The instant record discloses no basis upon which it could be said that the facts adduced by plaintiff were not sufficient to cause great mental distress and suffering. Particularly is this so for the reason that it clearly appears that defendant did not want to live with plaintiff, but only sought to preserve the relationship for certain financial benefits.[4]

Defendant's second contention is that the award of $70 per month alimony was inadequate and unjust. Defendant asserts the court abused its discretion in awarding a sum less than $100 per month.

In a divorce action, the trial court has considerable latitude of discretion in adjusting financial and property interests.

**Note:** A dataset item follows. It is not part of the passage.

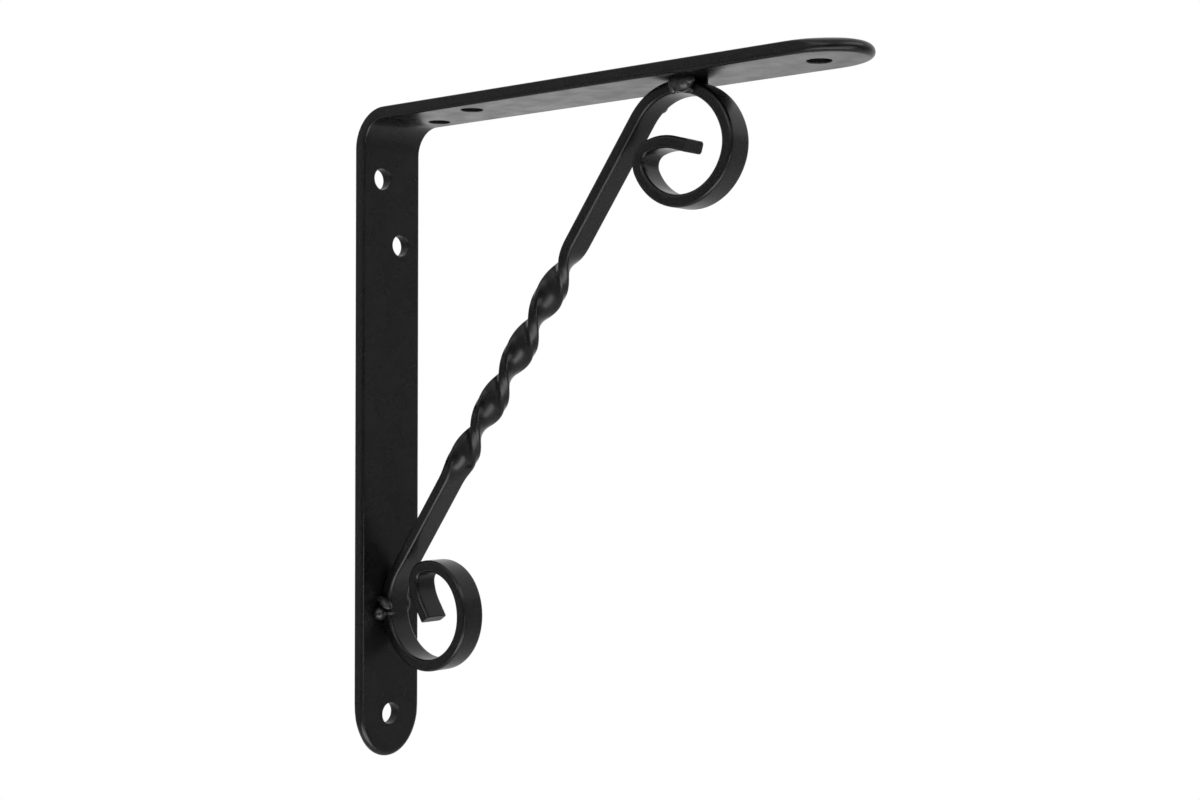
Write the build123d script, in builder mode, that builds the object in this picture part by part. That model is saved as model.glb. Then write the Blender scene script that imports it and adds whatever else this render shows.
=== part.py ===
from build123d import *
import os

# Wall bracket for a shelf: a flat bar bent to a right angle, and inside it a brace
# of thinner bar, scrolled at both ends and twisted between them, welded at each scroll.
# X runs out from the wall, Y across the strap and Z up. The origin is on the wall face,
# at half the strap's width and half its height.

# Strap
strap_width = 20.0
strap_thickness = 3.0
wall_leg = 166.5  # from the shelf face down to the tip
shelf_leg = 146.5  # from the wall face out to the tip
bend_radius = 7.0  # inside of the bend
strap_edge = 0.5  # broken edge of the bar

# Screw holes, two staggered near the bend and one near the tip of each leg
screw_hole = 5.5
hole_lip = 0.4
wall_pair_drop = 17.2
wall_pair_pitch = 16.8
wall_pair_stagger = 3.2
wall_tip_inset = 11.0
shelf_pair_reach = 16.5
shelf_pair_pitch = 19.0
shelf_pair_stagger = 3.8
shelf_tip_inset = 12.3

# Brace bar
bar_width = 7.0
bar_thickness = 3.0
bar_corner = 0.4

# Scrolls: each is a chain of arcs of the bar's centreline, from the straight inwards
shoulder_reach = 98.1  # wall face to the centre of the upper shoulder
shoulder_drop = 127.1  # shelf face to the centre of the lower shoulder
shoulder_radius = 14.5
upper_waist_radius = 10.7
upper_belly_radius = 13.1
upper_flare_radius = 12.6
lower_belly_radius = 13.1
lower_waist_radius = 10.9
lower_flare_radius = 12.0
eye_radius = 4.0
upper_turns = (126.6, 36.0, 136.0, 95.7, 35.6)
lower_turns = (97.0, 150.0, 74.4, 82.2, 25.9)
upper_tail = 3.5  # straight end of the scroll
lower_tail = 4.6

# Twist, left-handed
twist_lead = 32.5  # length of one full turn
twist_turns = 2
twist_ease = 6.0  # stretch at each end over which the twist sets in
twist_offset = 2.1  # from the middle of the brace towards the lower scroll
twist_step = 22.5  # turn between two lofted sections

# Weld beads: place along the bead and radius, from one end to the other
weld_profile = (
    (-4.2, 0),
    (-4.0, 1.1),
    (-3.1, 2.0),
    (-2.0, 2.3),
    (-1.2, 2.2),
    (-0.7, 2.8),
    (0.4, 3.2),
    (1.5, 2.9),
    (2.1, 2.1),
    (3.1, 1.9),
    (3.9, 1.0),
    (4.0, 0),
)
upper_weld_shift = 2.0  # past the centre of the shoulder
lower_weld_shift = 1.0

os.makedirs("parts", exist_ok=True)

upper_radii = (shoulder_radius, upper_waist_radius, upper_belly_radius, eye_radius, upper_flare_radius)
lower_radii = (shoulder_radius, lower_belly_radius, lower_waist_radius, eye_radius, lower_flare_radius)

shelf_level = wall_leg / 2
tip_radius = strap_width / 2
bend_outer = bend_radius + strap_thickness
bend_centre = shelf_level - bend_outer

# Both shoulders touch the strap, so their centres lie this far from its outer faces
shoulder_inset = strap_thickness + bar_thickness / 2 + shoulder_radius
upper_shoulder = Vector(shoulder_reach, 0, shelf_level - shoulder_inset)
lower_shoulder = Vector(shoulder_inset, 0, shelf_level - shoulder_drop)
brace_run = upper_shoulder - lower_shoulder
brace_dir = brace_run.normalized()
brace_side = Vector(-brace_dir.Z, 0, brace_dir.X)
brace_foot = lower_shoulder + brace_side * shoulder_radius
brace_head = upper_shoulder + brace_side * shoulder_radius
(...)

The burden is upon the appellant to prove that there was a misunderstanding or misapplication *493 of the law resulting in substantial and prejudicial error; or that the evidence clearly preponderates against the findings as made; or a serious inequity has resulted as to manifest a clear abuse of discretion.[5]

It should be noted that defendant was awarded the benefit and use of virtually all the property accumulated by the parties during their marriage. Plaintiff was required to procure and pay all premiums on a health insurance policy for defendant's benefit. The purpose of the alimony was to defray the costs of the medication required each month by defendant. The evidence was that the cost of the medication was approximately $70 per month, and the court amended its original findings from $30 to $70 per month, to so provide; and entered its decree for the latter amount.

The record discloses no lack of evidence to sustain the divorce, nor an abuse of discretion in the award of alimony. The judgment of the trial court is affirmed. No costs awarded.

HENRIOD, C.J., and ELLETT and TUCKETT, JJ., concur.

CROCKETT, J., does not participate herein.


[1] 66 Utah 580, 245 P. 335 (1926).

[2] 48 Utah 200, 158 P. 781.

[3] Stevenson v. Stevenson, 13 Utah 2d 153, 154, 369 P.2d 923 (1962); Curry v. Curry, 7 Utah 2d 198, 201, 321 P.2d 939 (1958).

[4] Ghost v. Ghost, 26 Utah 2d 398, 490 P.2d 339 (1971).

[5] Mitchell v. Mitchell (Utah), 527 P.2d 1359 (1974).